As a followup to the strategic plan proposal, and to help turn our
focus from abstract planning to actual deliverables, here's a quick
draft roadmap for possible releases we could/should be making still in
H1/2012. It's still necessarily incomplete (for example I excluded
query and indexing features for now as I don't yet have a good idea of
when or how they should be addressed), but I think a roadmap like this
should help us focus on the right things at the right time.

For example, IMHO agreeing on the clustering model and getting a basic
implementation in place is a fundamental decision that needs to be
done as early as possible (by April in this draft), followed soon by
merging of concurrent CRUD operations. Only after we have those in
place can we start making solid decisions about higher-level features.
This doesn't mean that we shouldn't take such features into account
when designing and implementing the clustering model, just that we
shouldn't start implementing them before the basics are in place.

This is a pretty tight schedule mostly to bring up a sense of focus
that we currently seem to be lacking. The proposed schedule should be
reachable with a few persons working full time on this, which I think
(and hope) we should be able to arrange. And it's more of a guideline
than a fixed plan, we can proceed faster on some issues if possible or
postpone others where needed. We may even decide to drop some items
entirely or introduce new items to the plan.

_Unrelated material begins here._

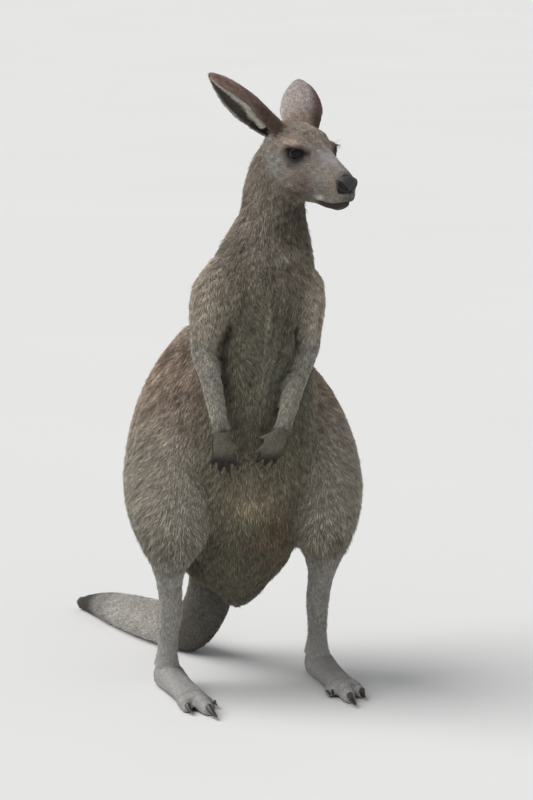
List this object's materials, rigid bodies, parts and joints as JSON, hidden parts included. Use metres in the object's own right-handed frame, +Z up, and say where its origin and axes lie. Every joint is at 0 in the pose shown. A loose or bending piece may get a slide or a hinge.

With that background, here's the proposed roadmap:

* 0.1 - March 2012
  * Basic JCR and HTTP interfaces (Hello, World!)
  * In-memory storage (no-need for persistence yet)
  * Runnable jar for easy deployment
  * Integration tests to verify the above

* 0.2 - April 2012
  * Basic CRUD operations over JCR and HTTP
  * Extension model for plugging in alternative storage backends
  * Basic on-disk or in-cloud persistence (no performance or stability
goals yet)
  * Clustering model that supports the above CRUD operations
  * Runnable jar with "join cluster" functionality
  * Integration tests to verify the above

* 0.3 - May 2012
  * Basic (Hello, World! -level) JavaScript-friendly HTTP API
  * Simple WebDAV layer with remote filesystem semantics
  * Automatic merging of concurrent CRUD operations
  * Extension model for plugging in features like access control, node
types, etc.
  * Basic (Hello, World! -level) implementation of one such pluggable feature
  * OSGi bundle packaging
  * Integration tests to verify the above
  * Basic performance tests for simple read and write scenarios

* 0.4 - June 2012
  * Bindings for jQuery
  * WebDAV(ex)-based remoting
  * Support for all JSON and JCR data types, including multivalued properties
  * Basic support for flat hierarchies (no performance goals yet)
  * Basic support for access control based on the extension model
  * Basic support for node types based on the extension model
  * Basic support for observation based on the extension model
  * Basic support for locking (if needed/wanted)
  * OSGi/Spring/etc. pluggability of extensions
  * Integration tests to verify the above
  * Performance benchmark against selected other NoSQL databases
  * Performance tests for clustered deployments
  * Basic scalability tests for simple read and write scenarios

BR,

Jukka Zitting

Re: [jr3] Release roadmap

Posted by Jukka Zitting <ju...@gmail.com>.
Hi,

To clarify, the "basic implementation" entries I included in the
proposed roadmap are really very basic, hello world -level stuff. I'm
talking about hardcoding defaults, throwing exceptions on
unimplemented parts, etc.

The main focus for those basic implementations is to get at least some
initial approximation of the final implementation so that we can
identify potential issues in internal design and architecture as early
as possible.

For example the mentioned "basic access control" feature could well be
as simple as for example having a hardcoded ACL against a hardcoded
list of users and only supporting basic "read" and "write" controls on
properties named "acltest". Note however that such assumptions and
simplifications should *not* be reflected in the internal architecture
that guides how such access control checks are made.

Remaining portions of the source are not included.